▶ Dataset extract:
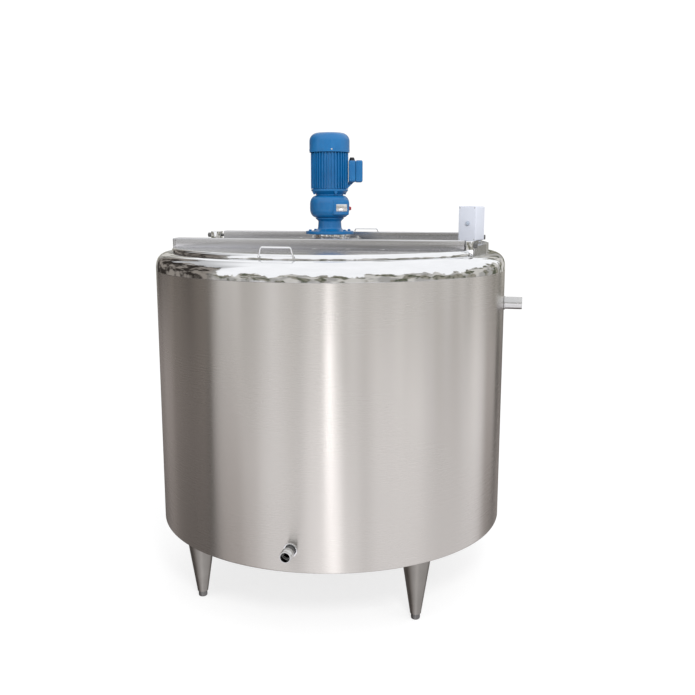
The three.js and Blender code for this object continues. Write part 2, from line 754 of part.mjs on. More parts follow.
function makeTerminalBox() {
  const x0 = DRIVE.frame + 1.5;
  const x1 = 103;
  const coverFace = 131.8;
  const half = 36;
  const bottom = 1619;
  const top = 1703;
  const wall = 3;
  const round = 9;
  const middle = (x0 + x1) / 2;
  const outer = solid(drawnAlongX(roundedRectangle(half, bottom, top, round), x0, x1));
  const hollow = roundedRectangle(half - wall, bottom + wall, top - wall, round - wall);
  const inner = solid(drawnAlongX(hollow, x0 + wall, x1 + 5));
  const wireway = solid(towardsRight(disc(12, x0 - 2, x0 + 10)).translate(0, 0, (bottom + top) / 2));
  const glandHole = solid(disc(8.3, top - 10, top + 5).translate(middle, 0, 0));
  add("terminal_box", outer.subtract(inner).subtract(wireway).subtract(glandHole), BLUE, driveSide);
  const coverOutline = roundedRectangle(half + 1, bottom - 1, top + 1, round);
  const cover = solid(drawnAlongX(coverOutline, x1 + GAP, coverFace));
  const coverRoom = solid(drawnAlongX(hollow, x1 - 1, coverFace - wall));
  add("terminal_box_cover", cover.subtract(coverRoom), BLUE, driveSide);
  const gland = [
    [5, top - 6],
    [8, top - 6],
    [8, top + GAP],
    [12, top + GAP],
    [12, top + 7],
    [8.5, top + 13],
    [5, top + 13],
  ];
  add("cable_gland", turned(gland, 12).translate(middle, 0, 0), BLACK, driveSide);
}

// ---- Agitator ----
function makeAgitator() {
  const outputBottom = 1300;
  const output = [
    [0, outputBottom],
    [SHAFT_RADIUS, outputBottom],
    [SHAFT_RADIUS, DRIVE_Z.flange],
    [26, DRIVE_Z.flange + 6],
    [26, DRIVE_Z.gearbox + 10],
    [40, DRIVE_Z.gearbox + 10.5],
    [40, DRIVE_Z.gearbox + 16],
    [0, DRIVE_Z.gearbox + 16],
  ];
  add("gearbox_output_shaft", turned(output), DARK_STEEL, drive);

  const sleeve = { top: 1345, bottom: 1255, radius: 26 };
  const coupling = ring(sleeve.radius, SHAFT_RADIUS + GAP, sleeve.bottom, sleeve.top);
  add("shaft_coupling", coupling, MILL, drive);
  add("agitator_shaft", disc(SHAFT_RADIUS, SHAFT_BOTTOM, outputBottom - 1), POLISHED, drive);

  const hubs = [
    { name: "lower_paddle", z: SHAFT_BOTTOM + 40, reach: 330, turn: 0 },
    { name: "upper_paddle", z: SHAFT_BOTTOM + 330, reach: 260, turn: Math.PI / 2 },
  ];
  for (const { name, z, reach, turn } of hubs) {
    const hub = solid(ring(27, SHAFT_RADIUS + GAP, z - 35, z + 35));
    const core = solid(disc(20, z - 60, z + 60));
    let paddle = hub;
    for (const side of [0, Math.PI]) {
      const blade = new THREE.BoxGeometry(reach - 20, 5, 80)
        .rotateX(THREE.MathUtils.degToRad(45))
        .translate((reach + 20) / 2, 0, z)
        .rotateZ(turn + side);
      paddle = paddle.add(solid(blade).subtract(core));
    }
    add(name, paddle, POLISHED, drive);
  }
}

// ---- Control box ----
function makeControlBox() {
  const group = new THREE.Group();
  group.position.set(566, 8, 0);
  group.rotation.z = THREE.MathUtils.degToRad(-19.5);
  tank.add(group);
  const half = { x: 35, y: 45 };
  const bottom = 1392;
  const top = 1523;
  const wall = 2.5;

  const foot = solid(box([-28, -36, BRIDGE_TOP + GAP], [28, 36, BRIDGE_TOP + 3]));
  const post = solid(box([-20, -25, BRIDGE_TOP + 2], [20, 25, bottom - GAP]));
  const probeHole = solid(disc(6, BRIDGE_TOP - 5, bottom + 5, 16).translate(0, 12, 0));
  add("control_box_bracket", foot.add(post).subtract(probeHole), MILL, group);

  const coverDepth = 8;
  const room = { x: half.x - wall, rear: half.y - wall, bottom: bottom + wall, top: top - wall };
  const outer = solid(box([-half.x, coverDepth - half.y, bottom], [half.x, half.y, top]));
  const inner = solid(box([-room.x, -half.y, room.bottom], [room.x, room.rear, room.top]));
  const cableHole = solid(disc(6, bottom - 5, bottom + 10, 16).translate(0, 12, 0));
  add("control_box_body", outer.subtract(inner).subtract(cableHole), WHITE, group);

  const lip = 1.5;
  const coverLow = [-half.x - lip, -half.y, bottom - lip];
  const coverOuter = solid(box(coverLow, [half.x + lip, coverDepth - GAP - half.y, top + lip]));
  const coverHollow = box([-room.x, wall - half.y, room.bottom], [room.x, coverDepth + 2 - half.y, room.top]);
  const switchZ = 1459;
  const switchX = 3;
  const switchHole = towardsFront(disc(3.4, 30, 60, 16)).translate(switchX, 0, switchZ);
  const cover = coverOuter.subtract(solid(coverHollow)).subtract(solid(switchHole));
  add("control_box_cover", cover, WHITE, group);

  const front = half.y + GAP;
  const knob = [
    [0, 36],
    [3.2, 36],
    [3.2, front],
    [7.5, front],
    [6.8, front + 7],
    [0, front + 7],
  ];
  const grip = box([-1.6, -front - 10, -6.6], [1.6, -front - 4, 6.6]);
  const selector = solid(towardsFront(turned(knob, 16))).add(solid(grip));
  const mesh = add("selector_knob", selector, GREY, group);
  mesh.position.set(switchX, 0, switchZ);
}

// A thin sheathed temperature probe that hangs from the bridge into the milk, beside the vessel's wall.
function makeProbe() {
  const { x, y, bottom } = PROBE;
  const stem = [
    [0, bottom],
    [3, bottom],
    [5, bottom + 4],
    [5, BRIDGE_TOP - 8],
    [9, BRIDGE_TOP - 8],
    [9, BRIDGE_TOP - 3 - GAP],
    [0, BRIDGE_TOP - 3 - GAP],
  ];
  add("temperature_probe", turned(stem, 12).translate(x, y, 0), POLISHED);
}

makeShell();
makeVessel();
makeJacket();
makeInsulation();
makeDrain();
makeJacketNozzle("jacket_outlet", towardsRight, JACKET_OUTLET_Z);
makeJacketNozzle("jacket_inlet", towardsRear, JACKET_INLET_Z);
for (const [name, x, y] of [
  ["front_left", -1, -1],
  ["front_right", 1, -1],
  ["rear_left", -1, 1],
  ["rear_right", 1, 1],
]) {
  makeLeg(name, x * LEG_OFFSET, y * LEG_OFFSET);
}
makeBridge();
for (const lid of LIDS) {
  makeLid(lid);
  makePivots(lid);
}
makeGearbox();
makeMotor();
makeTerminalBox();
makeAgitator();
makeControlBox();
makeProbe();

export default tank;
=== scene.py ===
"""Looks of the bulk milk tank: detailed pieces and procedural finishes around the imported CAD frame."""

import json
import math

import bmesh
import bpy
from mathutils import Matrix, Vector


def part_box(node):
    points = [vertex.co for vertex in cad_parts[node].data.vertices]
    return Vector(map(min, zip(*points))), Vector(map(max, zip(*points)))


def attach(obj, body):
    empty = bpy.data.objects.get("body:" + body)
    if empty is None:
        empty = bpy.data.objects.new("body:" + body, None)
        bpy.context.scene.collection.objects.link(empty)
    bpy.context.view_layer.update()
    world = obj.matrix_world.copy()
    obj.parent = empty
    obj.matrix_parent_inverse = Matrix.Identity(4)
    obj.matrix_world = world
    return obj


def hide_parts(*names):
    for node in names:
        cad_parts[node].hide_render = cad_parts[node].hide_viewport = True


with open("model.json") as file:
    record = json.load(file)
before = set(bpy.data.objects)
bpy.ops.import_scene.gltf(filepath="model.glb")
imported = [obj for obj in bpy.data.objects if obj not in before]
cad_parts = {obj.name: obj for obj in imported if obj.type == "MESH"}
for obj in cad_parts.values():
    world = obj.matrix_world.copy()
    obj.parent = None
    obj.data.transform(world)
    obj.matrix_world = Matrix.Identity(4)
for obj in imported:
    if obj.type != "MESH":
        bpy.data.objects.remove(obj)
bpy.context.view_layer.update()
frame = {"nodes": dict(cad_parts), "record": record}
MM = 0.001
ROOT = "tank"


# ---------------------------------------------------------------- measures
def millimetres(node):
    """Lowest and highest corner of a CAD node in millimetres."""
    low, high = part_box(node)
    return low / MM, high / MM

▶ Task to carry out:
Return the lines from the line with "the vessel's wall." through the line with "record = json.load(file)", inclusive, exactly as they stand, and nothing else.

▶ Exercise result:
// A thin sheathed temperature probe that hangs from the bridge into the milk, beside the vessel's wall.
function makeProbe() {
  const { x, y, bottom } = PROBE;
  const stem = [
    [0, bottom],
    [3, bottom],
    [5, bottom + 4],
    [5, BRIDGE_TOP - 8],
    [9, BRIDGE_TOP - 8],
    [9, BRIDGE_TOP - 3 - GAP],
    [0, BRIDGE_TOP - 3 - GAP],
  ];
  add("temperature_probe", turned(stem, 12).translate(x, y, 0), POLISHED);
}

makeShell();
makeVessel();
makeJacket();
makeInsulation();
makeDrain();
makeJacketNozzle("jacket_outlet", towardsRight, JACKET_OUTLET_Z);
makeJacketNozzle("jacket_inlet", towardsRear, JACKET_INLET_Z);
for (const [name, x, y] of [
  ["front_left", -1, -1],
  ["front_right", 1, -1],
  ["rear_left", -1, 1],
  ["rear_right", 1, 1],
]) {
  makeLeg(name, x * LEG_OFFSET, y * LEG_OFFSET);
}
makeBridge();
for (const lid of LIDS) {
  makeLid(lid);
  makePivots(lid);
}
makeGearbox();
makeMotor();
makeTerminalBox();
makeAgitator();
makeControlBox();
makeProbe();

export default tank;
=== scene.py ===
"""Looks of the bulk milk tank: detailed pieces and procedural finishes around the imported CAD frame."""

import json
import math

import bmesh
import bpy
from mathutils import Matrix, Vector


def part_box(node):
    points = [vertex.co for vertex in cad_parts[node].data.vertices]
    return Vector(map(min, zip(*points))), Vector(map(max, zip(*points)))


def attach(obj, body):
    empty = bpy.data.objects.get("body:" + body)
    if empty is None:
        empty = bpy.data.objects.new("body:" + body, None)
        bpy.context.scene.collection.objects.link(empty)
    bpy.context.view_layer.update()
    world = obj.matrix_world.copy()
    obj.parent = empty
    obj.matrix_parent_inverse = Matrix.Identity(4)
    obj.matrix_world = world
    return obj


def hide_parts(*names):
    for node in names:
        cad_parts[node].hide_render = cad_parts[node].hide_viewport = True


with open("model.json") as file:
    record = json.load(file)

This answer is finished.